COMMERCIALE BALSAMIC

If you just get to the first stage described above, you essentially have the entry level balsamic, at least with the best producers. (On the other hand, beware of some cheap vinegars that contain added coloring and flavor.) Our producer, the respected Manicardi family of Modena, does things the right way for their entry level vinegar. That is, they use only cooked must that has been aged for 2 years in wooden barrels. We’ve offered this very product for many years now under our own label as “Aunt Angie’s Balsamic Vinegar of Modena.” We named it after my Dad’s oldest sister, whose father Frank emigrated from Italy. Aunt Angie was always proud of her Italian heritage, so we named this vinegar in her honor. We sell it for only $7.99 for a 500ml bottle. Although we have a couple of other lower priced balsamics on our shelves, our Aunt Angie’s is by far the best we offer in this category.

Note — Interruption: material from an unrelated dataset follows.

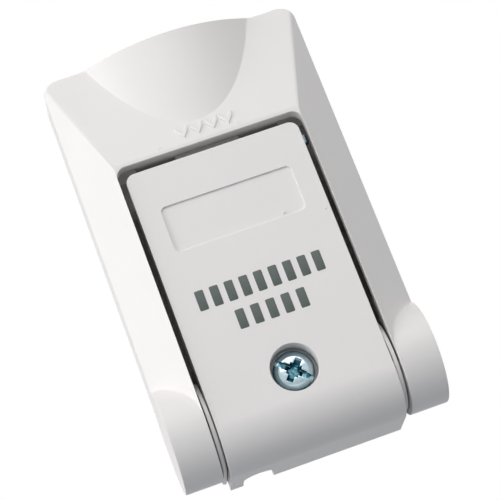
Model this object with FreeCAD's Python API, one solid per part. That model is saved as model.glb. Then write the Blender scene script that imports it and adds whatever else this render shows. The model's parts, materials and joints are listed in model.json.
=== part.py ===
import FreeCAD, Part
import math
import os

# Emergency pull station for a wall. Millimetres, X to the right, Z up, the wall plane at Y = 0.
# The front looks along -Y, so a distance "out" is measured from the wall towards -Y.
# The origin lies on the wall face, midway between the two wall screws.

# Pull lever
lever_width = 51.7
lever_depth = 20.0
lever_top = 43.9
lever_wall = 2.0
lever_corner = 3.2
lever_bottom = -40.65
wall_gap = 0.1
face_tilt_deg = 16.8
flank_drop = 7.05
arm_width = 7.35
opening_top = 19.8
opening_corner = 2.0
opening_rim = 1.6
side_rim_depth = 3.0
bend_above_opening = 0.8
lip_depth = 6.0
lip_width = 28.5
lip_relief_width = 13.0
lip_relief_depth = 3.45
ridge_round = 1.0
flank_round = 0.6

# Finger hood of the lever
hood_radius = 27.2
hood_setback = 1.25
finger_width = 30.4
hood_crease_round = 0.6

# Hinge
pin_radius = 1.5
pin_running_gap = 0.05
bearing_end_wall = 1.4
bearing_wall = 1.7
ear_thickness = 1.6
ear_radius = 7.0
ear_gap = 0.3
ear_flange_gap = 0.2
ear_flange_inset = 1.15

# Front cover
cover_gap = 1.3
cover_top_gap = 1.6
cover_setback = 0.7
cover_overhang = 0.3
cover_wall = 1.8
cover_roll = 8.6
cover_corner = 1.9
skirt_wall = 1.6
skirt_step = 1.0
label_width = 25.8
label_height = 9.2
label_below_top = 12.8
label_depth = 0.4
label_corner = 1.0
notch_width = 6.0
notch_height = 7.0
notch_across = -11.6

# Cover screw
cover_screw_above_pivot = 3.7
screw_recess_radius = 4.5
screw_well_depth = 4.7
screw_seat_wall = 1.6
screw_head_radius = 3.9
screw_head_height = 2.5
screw_bevel = 0.9
screw_thread_radius = 2.0
screw_length = 9.0
screw_slot_width = 1.0
screw_slot_depth = 1.1
screw_clearance = 0.3

# Base plate
base_floor = 2.2
base_rim_height = 0.6
base_rim_width = 1.6
base_side_inset = 0.3
base_top_inset = 2.5
base_corner = 3.0
base_shoulder_gap = 1.8
lever_back_gap = 0.3
wall_screw_spacing = 70.0
wall_hole_radius = 2.2
cable_hole_width = 10.0
cable_hole_height = 6.0
cable_hole_above_post = 1.0
cable_hole_corner = 1.5
post_radius = 4.2
insert_radius = 2.8
insert_length = 6.0
seat_gap = 0.1
rib_wall = 1.2
rib_height = 2.4
rib_gap = 0.15
hook_width = 10.0
hook_wall = 1.4
hook_height = 6.0
hook_nib = 1.3
hook_nib_height = 1.2
hook_gap = 0.3

# Circuit board
board_side_gap = 1.1
board_top_gap = 0.45
board_above_cable_hole = 2.8
board_thickness = 1.6
board_corner = 1.0
board_standoff = 3.8
standoff_radius = 2.3
board_hole_inset = 2.6
board_screw_below_top = 10.0
board_screw_radius = 1.1
board_screw_head_radius = 2.0
board_screw_head_height = 1.3
board_screw_length = 4.6

# Reed switch
reed_radius = 1.1
reed_length = 14.0
reed_end_taper = 0.6
reed_lead_width = 0.6
reed_lead_reach = 2.5
reed_below_top = 3.0
reed_standoff = 0.4

# Terminal block
pole_count = 3
pole_pitch = 5.0
block_front_gap = 0.9
block_length = 9.0
block_above_board_edge = 2.3
block_end_wall = 0.6
cage_width = 3.6
cage_length = 4.0
cage_height = 5.0
cage_wall = 0.6
wire_mouth = 2.6
terminal_pin_width = 0.8
terminal_screw_radius = 1.25
terminal_head_radius = 1.7
terminal_head_height = 1.2
terminal_slot = 0.5

# Magnet in the lever
magnet_width = 12.0
magnet_height = 5.0
magnet_thickness = 3.6
magnet_pocket_wall = 1.2
magnet_above_opening = 3.0
magnet_behind_face = 4.6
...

NEW! DLM AGED BALSAMIC VINEGAR OF MODENA

Having defined the top end and entry levels, there are a myriad of possible blends in between. When you mix some of the vinegar from the five cask sets and some of the vinegar from the larger wine size barrels, you get some of the best qualities of the top tier and entry levels. Specifically, vinegars in this range can have more viscosity and complexity similar to the tradizionale but for less money. As you can imagine, you find enormous variety in this middle range, depending on the percentages used in the blend, the producer’s palate and many other variables. In this category, prices can range from around $20 to up around $60 and more.
A couple years ago, several of us took a trip to Europe to visit suppliers and Modena was one of our stops. We spent an afternoon with Maria Livia Manicardi touring her family’s estate where they produce their wonderful balsamic vinegars ranging from their Aceto Balsamico Tradizionale di Modena to our own Aunt Angie’s Balsamic Vinegar of Modena. One of our goals was to taste various blends with the goal of bottling a mid-range blend that we could be proud to put our name on.